Still, investors and analysts say the Fed’s historic interventions have spurred a meaningful reduction in market stress. Those include announcing plans to buy unlimited amounts of government bonds and mortgage securities issued by government-supported entities and starting new programs to buy higher-rated corporate bonds. The Fed doesn’t even need to follow through on this announcement, the announcement alone was a strong enough signal to bolster market confidence.

“The liquidity side is being fixed,” said Michael Collins, a senior portfolio manager at PGIM Fixed Income.

Investors said the Fed’s main goal remains simple: to hold down borrowing costs across the economy, so individuals, businesses and communities are encouraged to borrow and spend money. But that has proved challenging in recent weeks, pushing the central bank to take ever-more-aggressive and creative actions.
Shortly after the central bank reduced the key interest rate it controls to near zero on March 15, yields on longer-term U.S. Treasurys shot upward, with the 10-year yield climbing to 1.259% from 0.5% the previous week. The extra yield, or spread, investors demand to hold ultrasafe mortgage bonds over Treasurys jumped to around 1.75 percentage points, according to Tradeweb. That is compared with 1.52 percentage points just before the rate cut and less than 0.3 percentage point a week earlier.

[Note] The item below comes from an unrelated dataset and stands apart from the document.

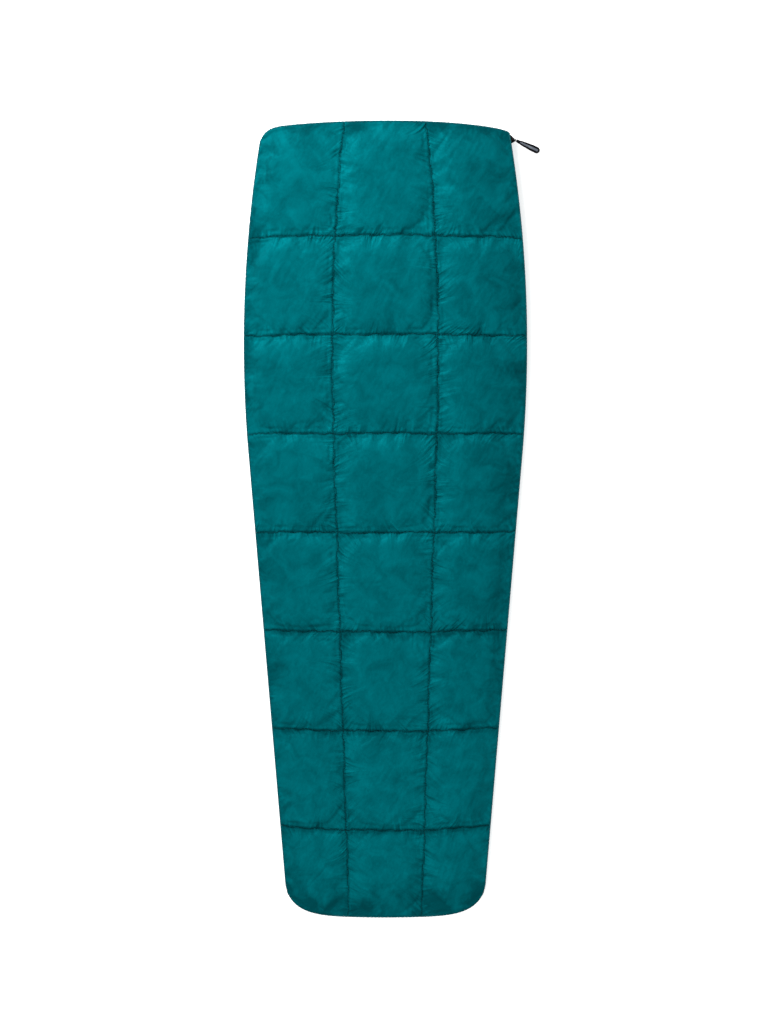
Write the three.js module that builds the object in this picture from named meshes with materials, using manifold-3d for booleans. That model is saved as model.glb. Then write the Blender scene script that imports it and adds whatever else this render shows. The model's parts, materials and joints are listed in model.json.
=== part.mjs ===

In both cases, investors said the moves were fueled by money managers rushing to raise cash by selling what they could: ultrasafe debt. That contributed to deteriorating liquidity, as dealers demanded more compensation to stand in the middle of trades.

One measure of the Fed’s recent success is that the 10-year Treasury yield has fallen back to 0.587%, as of Friday’s close. Another is that average mortgage spreads are back down to around 1 percentage point. Put together, the moves should push down mortgage rates and hand more money to homeowners who refinance their mortgages.